◆ Data for this exercise ◆

##############################

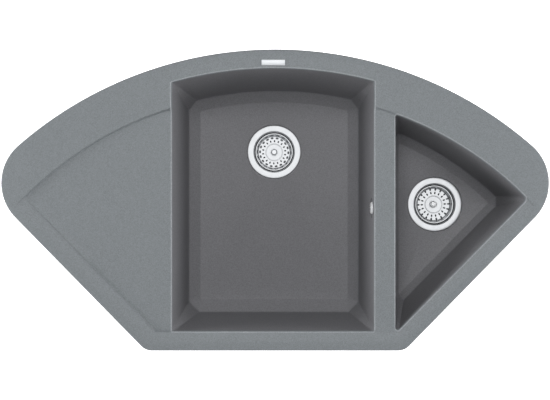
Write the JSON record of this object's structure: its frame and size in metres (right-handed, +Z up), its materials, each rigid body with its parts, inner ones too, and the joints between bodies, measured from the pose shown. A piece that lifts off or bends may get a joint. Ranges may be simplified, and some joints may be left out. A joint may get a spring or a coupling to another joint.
{
  "type": "corner kitchen sink",
  "caption": "Corner kitchen sink in moulded composite with a main bowl, a triangular half bowl, a drainer, basket wastes, overflow, trap and worktop clips.",
  "frame": {"origin": "middle of the front edge's seat face, on the worktop surface, 5 mm behind the front edge", "axes": "+X along the front edge to the right, +Y back into the room's corner, +Z up out of the worktop"},
  "size_m": [1.0608, 0.5834, 0.4696],
  "materials": {
    "composite": "fine matt grain, moulded quartz composite, mid grey",
    "stainless": "satin to polished stainless steel",
    "chrome": "polished chrome",
    "badge": "plain satin plate with nothing on it",
    "zinc_steel": "bright zinc-plated pressed steel",
    "rubber": "matt black rubber",
    "white_plastic": "white moulded polypropylene",
    "grey_plastic": "grey corrugated polyethylene hose"
  },
  "bodies": {
    "root": {"sink_body": "composite", "rim_seal": "rubber", "badge_plate": "badge", "main_strainer_cup": "stainless", "main_flange_seal": "rubber", "main_waste_housing": "white_plastic", "main_housing_seal": "rubber", "main_clamp_screw": "stainless", "main_tail_washer": "rubber", "main_tail_nut": "white_plastic", "half_strainer_cup": "stainless", "half_flange_seal": "rubber", "half_waste_housing": "white_plastic", "half_housing_seal": "rubber", "half_clamp_screw": "stainless", "half_tail_washer": "rubber", "half_tail_nut": "white_plastic", "waste_tee": "white_plastic", "branch_pipe": "white_plastic", "branch_nut": "white_plastic", "trap_inlet_nut": "white_plastic", "trap_body": "white_plastic", "trap_cup": "white_plastic", "outlet_nut": "white_plastic", "outlet_pipe": "white_plastic", "overflow_elbow": "white_plastic", "hose_top_nut": "white_plastic", "hose_port_nut": "white_plastic", "trap_seal": "rubber", "overflow_seal": "rubber", "overflow_cap": "chrome", "overflow_screw": "chrome", "overflow_hose": "grey_plastic", "clip_screw_1": "zinc_steel", "clip_screw_2": "zinc_steel", "clip_screw_3": "zinc_steel", "clip_screw_4": "zinc_steel", "clip_screw_5": "zinc_steel", "clip_screw_6": "zinc_steel", "clip_screw_7": "zinc_steel", "clip_screw_8": "zinc_steel"},
    "main_basket": {"main_basket": "stainless", "main_basket_plug": "rubber", "main_basket_post": "stainless", "main_basket_knob": "chrome"},
    "half_basket": {"half_basket": "stainless", "half_basket_plug": "rubber", "half_basket_post": "stainless", "half_basket_knob": "chrome"},
    "clip_1": {"clip_claw_1": "zinc_steel"},
    "clip_2": {"clip_claw_2": "zinc_steel"},
    "clip_3": {"clip_claw_3": "zinc_steel"},
    "clip_4": {"clip_claw_4": "zinc_steel"},
    "clip_5": {"clip_claw_5": "zinc_steel"},
    "clip_6": {"clip_claw_6": "zinc_steel"},
    "clip_7": {"clip_claw_7": "zinc_steel"},
    "clip_8": {"clip_claw_8": "zinc_steel"}
  },
  "joints": [
    {"name": "main_basket_lift", "type": "slide", "parent": "root", "child": "main_basket", "axis": [0, 0, 1], "range_m": [0, 0.24]},
    {"name": "half_basket_lift", "type": "slide", "parent": "root", "child": "half_basket", "axis": [0, 0, 1], "range_m": [0, 0.21]},
    {"name": "clip_1_turn", "type": "hinge", "parent": "root", "child": "clip_1", "pos_m": [-0.26619, 0.065, -0.0425], "axis": [0, 0, 1], "range_deg": [-90, 90]},
    {"name": "clip_2_turn", "type": "hinge", "parent": "root", "child": "clip_2", "pos_m": [-0.36419, 0.165, -0.0425], "axis": [0, 0, 1], "range_deg": [-90, 90]},
    {"name": "clip_3_turn", "type": "hinge", "parent": "root", "child": "clip_3", "pos_m": [-0.46218, 0.265, -0.0425], "axis": [0, 0, 1], "range_deg": [-90, 90]},
    {"name": "clip_4_turn", "type": "hinge", "parent": "root", "child": "clip_4", "pos_m": [-0.445, 0.38642, -0.0425], "axis": [0, 0, 1], "range_deg": [-90, 90]},
    {"name": "clip_5_turn", "type": "hinge", "parent": "root", "child": "clip_5", "pos_m": [-0.29, 0.47941, -0.0425], "axis": [0, 0, 1], "range_deg": [-90, 90]},
    {"name": "clip_6_turn", "type": "hinge", "parent": "root", "child": "clip_6", "pos_m": [0.275, 0.48581, -0.0425], "axis": [0, 0, 1], "range_deg": [-90, 90]},
    {"name": "clip_7_turn", "type": "hinge", "parent": "root", "child": "clip_7", "pos_m": [0.355, 0.4468, -0.0425], "axis": [0, 0, 1], "range_deg": [-90, 90]},
    {"name": "clip_8_turn", "type": "hinge", "parent": "root", "child": "clip_8", "pos_m": [0.435, 0.39414, -0.0425], "axis": [0, 0, 1], "range_deg": [-90, 90]}
  ]
}
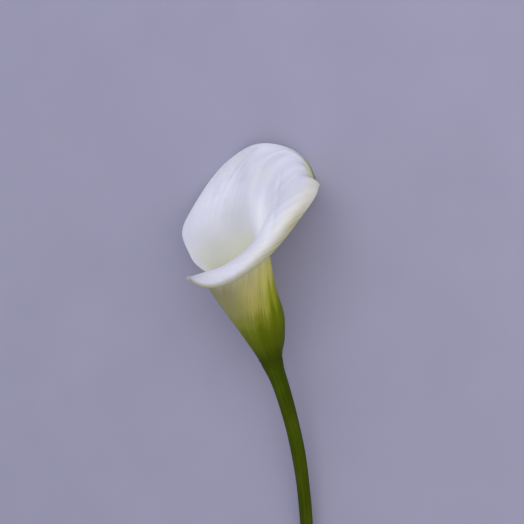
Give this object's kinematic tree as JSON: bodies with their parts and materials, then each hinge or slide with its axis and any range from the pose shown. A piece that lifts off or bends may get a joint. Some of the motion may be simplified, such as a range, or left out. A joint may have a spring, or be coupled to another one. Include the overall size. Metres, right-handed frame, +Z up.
{
  "type": "calla lily flower",
  "caption": "Cut calla lily lying on its side: a white funnel-shaped spathe with a rolled rim and curled tip round a yellow spadix, on a curved green stem.",
  "frame": {"origin": "centre of the bounding box, on the surface that the bloom rests on", "axes": "+Z up; +Y along the bloom, from the cut end of the stem to the mouth; +X to the right when looking along +Y"},
  "size_m": [0.0968, 0.2908, 0.0906],
  "materials": {
    "stem": "dark olive green living stalk, fine lengthwise ribs, satin",
    "spathe": "waxy white blade with soft lengthwise veins, green at the foot of the tube, satin",
    "spadix": "matt yellow florets"
  },
  "bodies": {
    "root": {"stem": "stem", "spathe": "spathe", "spadix": "spadix"}
  },
  "joints": []
}
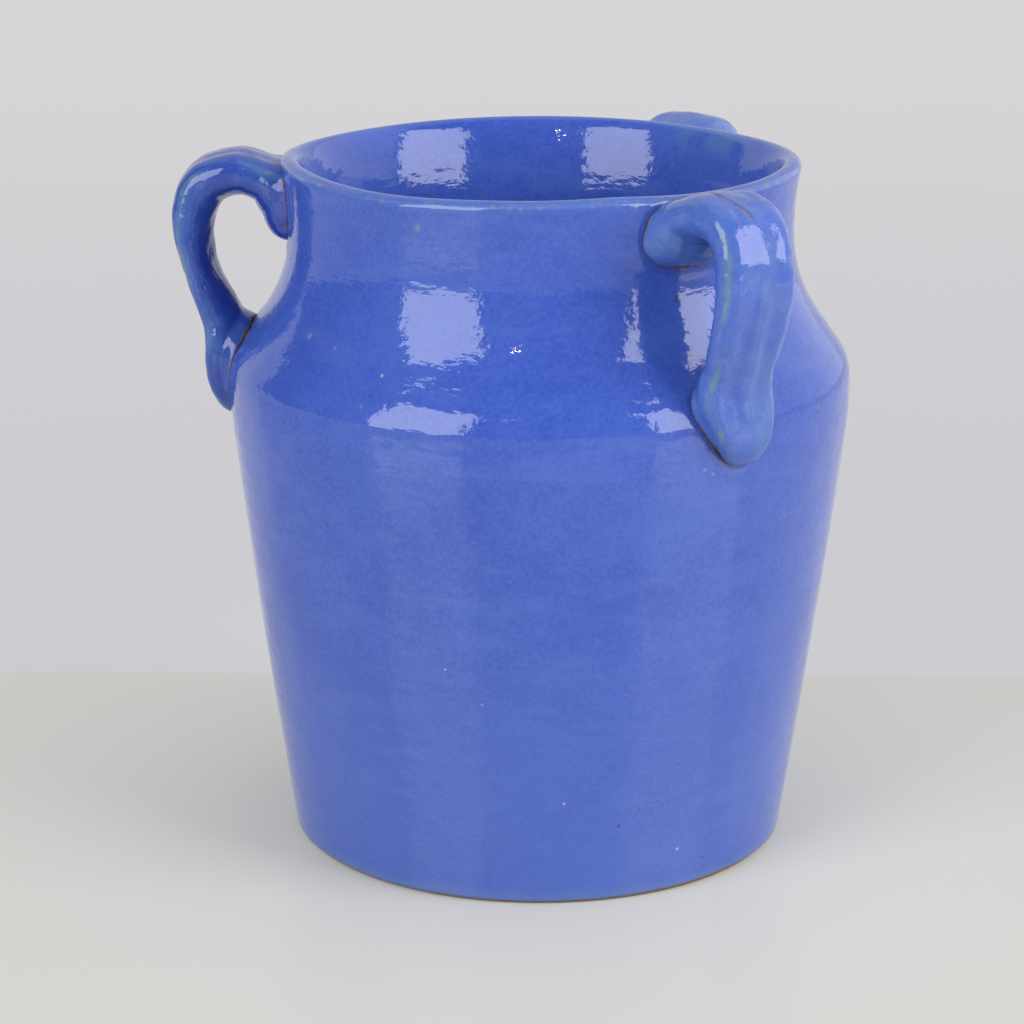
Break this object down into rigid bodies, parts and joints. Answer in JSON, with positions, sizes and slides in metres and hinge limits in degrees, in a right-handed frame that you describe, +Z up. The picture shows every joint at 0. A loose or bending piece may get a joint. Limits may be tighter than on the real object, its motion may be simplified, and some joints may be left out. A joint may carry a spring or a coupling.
{
  "type": "vase",
  "caption": "Wheel-thrown blue-glazed vase with a straight tapering wall, rounded ridge, short neck, rounded lip and grooved strap handles joined from neck to ridge.",
  "frame": {"origin": "centre of the flat base, on the surface that the vase stands on", "axes": "+Z up along the axis that the pot was thrown on; one handle points nearly along -X; -Y is the side that faces the camera"},
  "size_m": [0.1953, 0.1863, 0.2021],
  "materials": {
    "blue_glaze": "gloss",
    "handle_glaze": "gloss",
    "slip_seam": "satin"
  },
  "bodies": {
    "root": {"vase_body": "blue_glaze", "handle_left": "handle_glaze", "luting_slip_left_upper": "slip_seam", "luting_slip_left_lower": "slip_seam", "handle_right": "handle_glaze", "luting_slip_right_upper": "slip_seam", "luting_slip_right_lower": "slip_seam", "handle_back": "handle_glaze", "luting_slip_back_upper": "slip_seam", "luting_slip_back_lower": "slip_seam"}
  },
  "joints": []
}
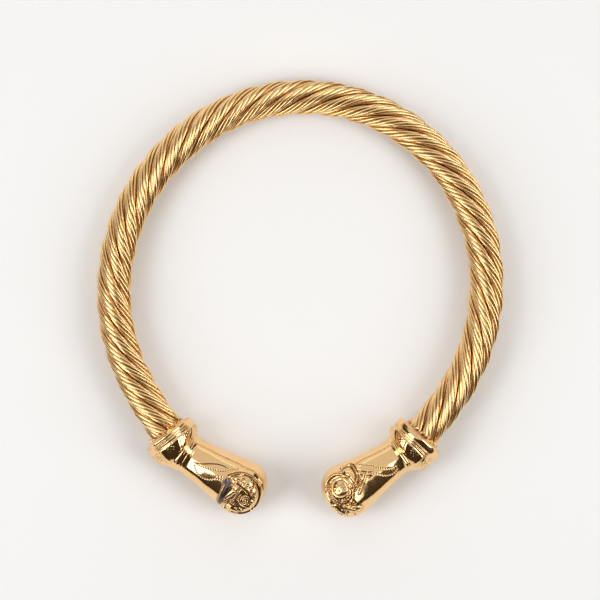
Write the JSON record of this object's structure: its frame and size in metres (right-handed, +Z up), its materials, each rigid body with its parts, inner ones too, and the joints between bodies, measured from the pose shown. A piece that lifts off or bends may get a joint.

##############################

◆ Instructions for the task ◆
Copy out each line of the records where the string "from" appears.

◆ Result of this task ◆
Write the JSON record of this object's structure: its frame and size in metres (right-handed, +Z up), its materials, each rigid body with its parts, inner ones too, and the joints between bodies, measured from the pose shown. A piece that lifts off or bends may get a joint. Ranges may be simplified, and some joints may be left out. A joint may get a spring or a coupling to another joint.
Give this object's kinematic tree as JSON: bodies with their parts and materials, then each hinge or slide with its axis and any range from the pose shown. A piece that lifts off or bends may get a joint. Some of the motion may be simplified, such as a range, or left out. A joint may have a spring, or be coupled to another one. Include the overall size. Metres, right-handed frame, +Z up.
  "frame": {"origin": "centre of the bounding box, on the surface that the bloom rests on", "axes": "+Z up; +Y along the bloom, from the cut end of the stem to the mouth; +X to the right when looking along +Y"},
  "caption": "Wheel-thrown blue-glazed vase with a straight tapering wall, rounded ridge, short neck, rounded lip and grooved strap handles joined from neck to ridge.",
Write the JSON record of this object's structure: its frame and size in metres (right-handed, +Z up), its materials, each rigid body with its parts, inner ones too, and the joints between bodies, measured from the pose shown. A piece that lifts off or bends may get a joint.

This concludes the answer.